Set task:
Below is a listing; reproduce each line of it exactly.

Data:
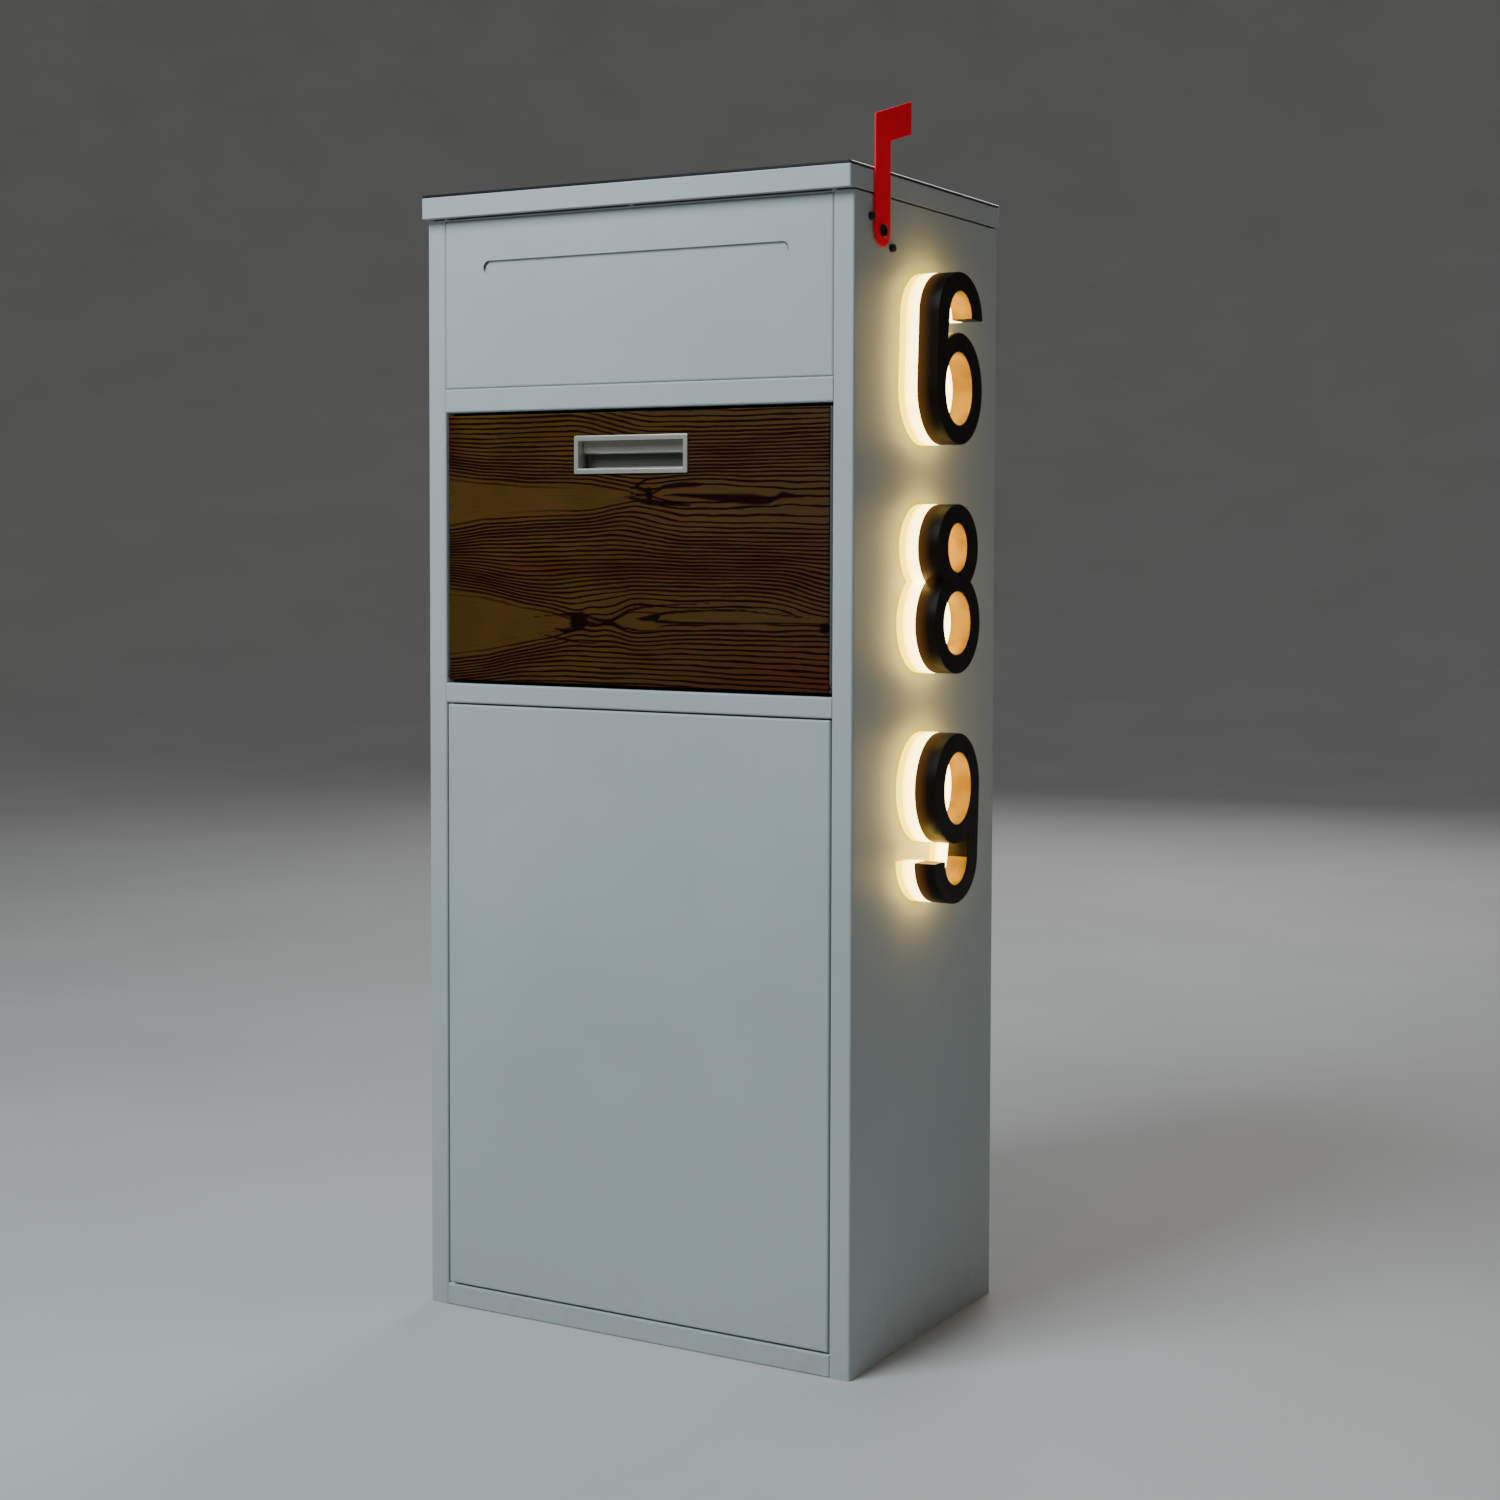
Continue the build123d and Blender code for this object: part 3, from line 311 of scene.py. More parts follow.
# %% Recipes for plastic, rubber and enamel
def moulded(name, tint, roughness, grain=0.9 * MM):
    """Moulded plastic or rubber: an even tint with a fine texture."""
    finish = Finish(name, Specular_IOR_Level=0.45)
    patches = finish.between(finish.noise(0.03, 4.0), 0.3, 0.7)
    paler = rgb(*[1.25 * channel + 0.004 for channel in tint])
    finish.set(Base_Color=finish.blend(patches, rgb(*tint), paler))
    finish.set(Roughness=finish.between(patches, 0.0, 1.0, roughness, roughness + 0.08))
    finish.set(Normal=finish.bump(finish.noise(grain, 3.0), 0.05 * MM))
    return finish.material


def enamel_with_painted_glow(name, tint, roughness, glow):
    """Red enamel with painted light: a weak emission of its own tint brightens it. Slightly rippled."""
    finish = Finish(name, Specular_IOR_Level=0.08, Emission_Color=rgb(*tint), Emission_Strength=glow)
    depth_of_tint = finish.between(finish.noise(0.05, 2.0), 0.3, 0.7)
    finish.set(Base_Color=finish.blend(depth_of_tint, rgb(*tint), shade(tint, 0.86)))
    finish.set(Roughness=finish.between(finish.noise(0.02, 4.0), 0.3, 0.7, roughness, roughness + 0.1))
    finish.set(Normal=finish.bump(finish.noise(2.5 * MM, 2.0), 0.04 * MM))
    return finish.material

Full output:
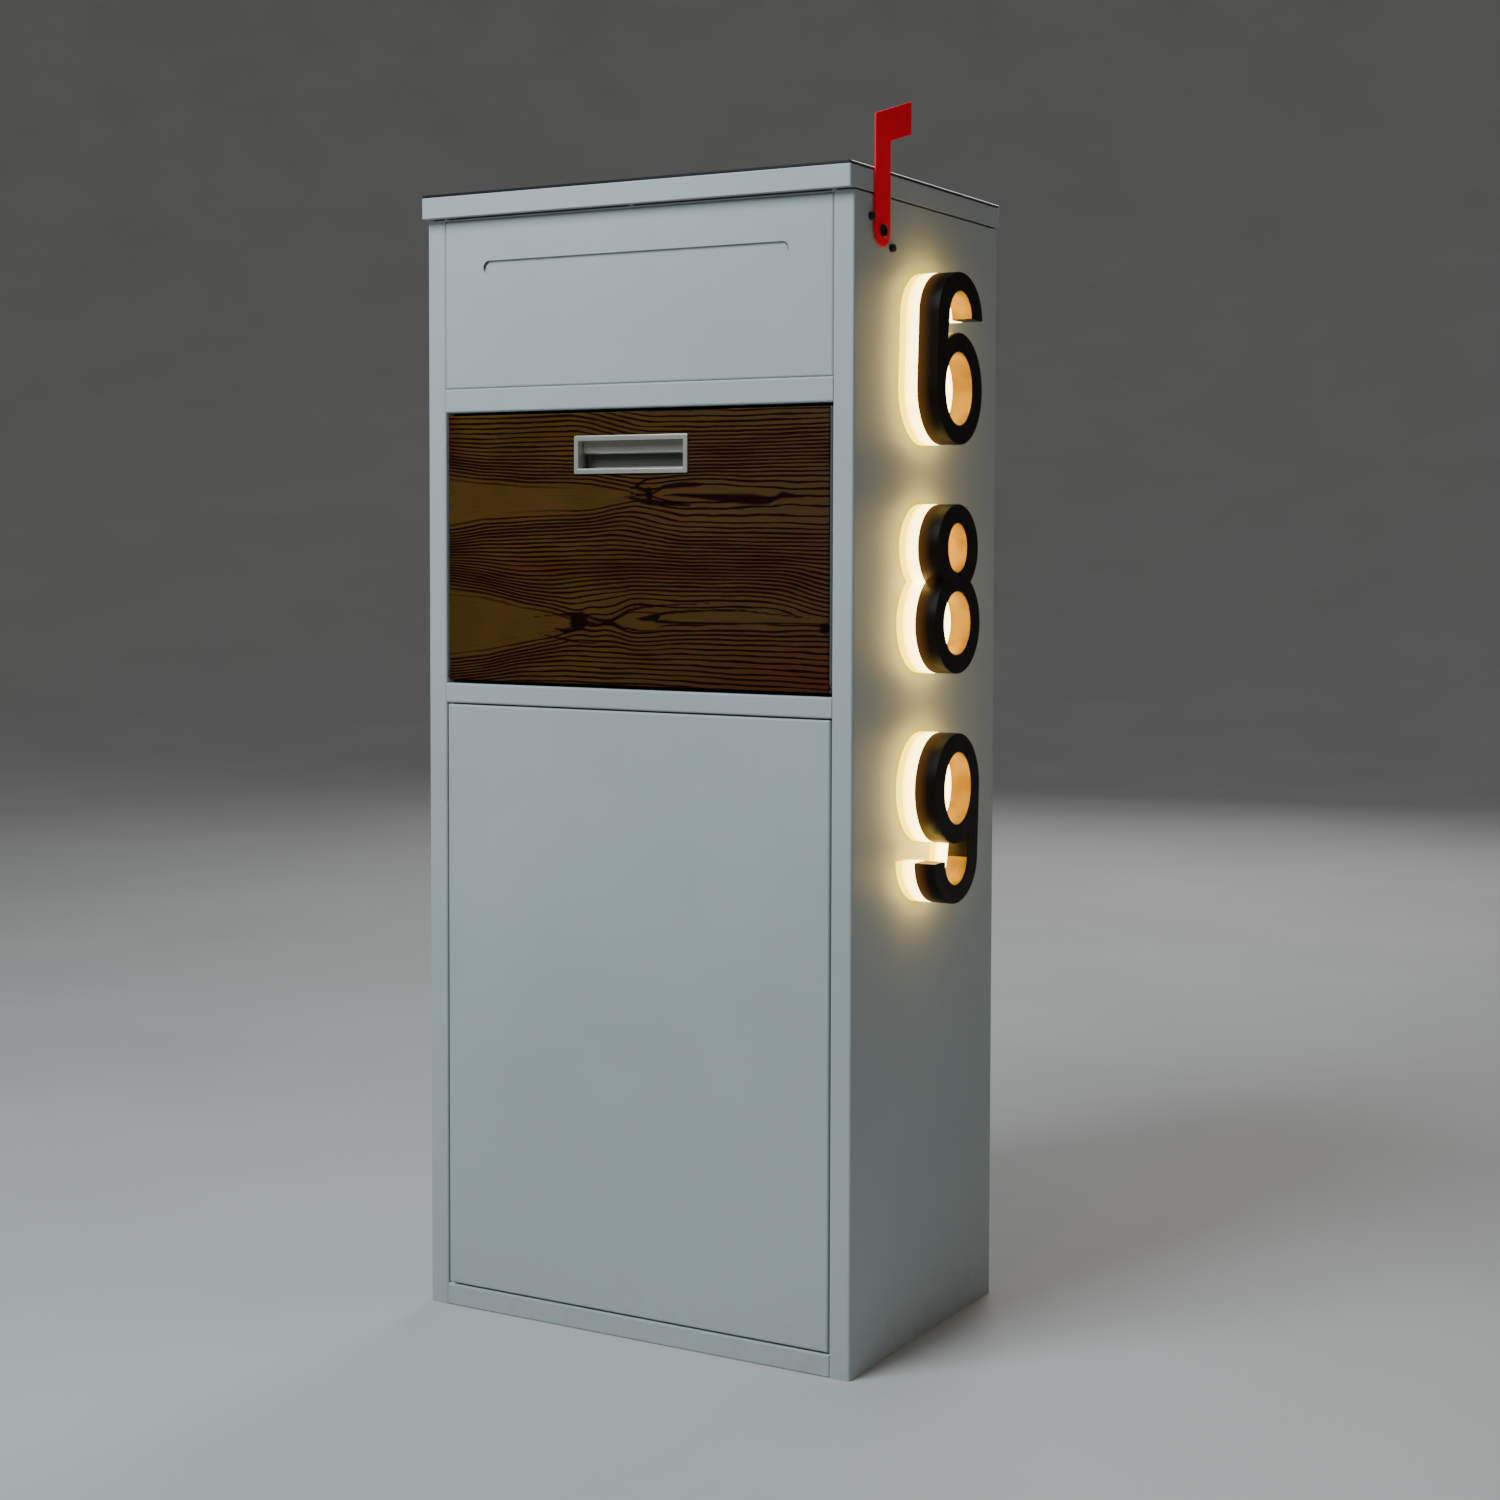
Continue the build123d and Blender code for this object: part 3, from line 311 of scene.py. More parts follow.
# %% Recipes for plastic, rubber and enamel
def moulded(name, tint, roughness, grain=0.9 * MM):
    """Moulded plastic or rubber: an even tint with a fine texture."""
    finish = Finish(name, Specular_IOR_Level=0.45)
    patches = finish.between(finish.noise(0.03, 4.0), 0.3, 0.7)
    paler = rgb(*[1.25 * channel + 0.004 for channel in tint])
    finish.set(Base_Color=finish.blend(patches, rgb(*tint), paler))
    finish.set(Roughness=finish.between(patches, 0.0, 1.0, roughness, roughness + 0.08))
    finish.set(Normal=finish.bump(finish.noise(grain, 3.0), 0.05 * MM))
    return finish.material


def enamel_with_painted_glow(name, tint, roughness, glow):
    """Red enamel with painted light: a weak emission of its own tint brightens it. Slightly rippled."""
    finish = Finish(name, Specular_IOR_Level=0.08, Emission_Color=rgb(*tint), Emission_Strength=glow)
    depth_of_tint = finish.between(finish.noise(0.05, 2.0), 0.3, 0.7)
    finish.set(Base_Color=finish.blend(depth_of_tint, rgb(*tint), shade(tint, 0.86)))
    finish.set(Roughness=finish.between(finish.noise(0.02, 4.0), 0.3, 0.7, roughness, roughness + 0.1))
    finish.set(Normal=finish.bump(finish.noise(2.5 * MM, 2.0), 0.04 * MM))
    return finish.material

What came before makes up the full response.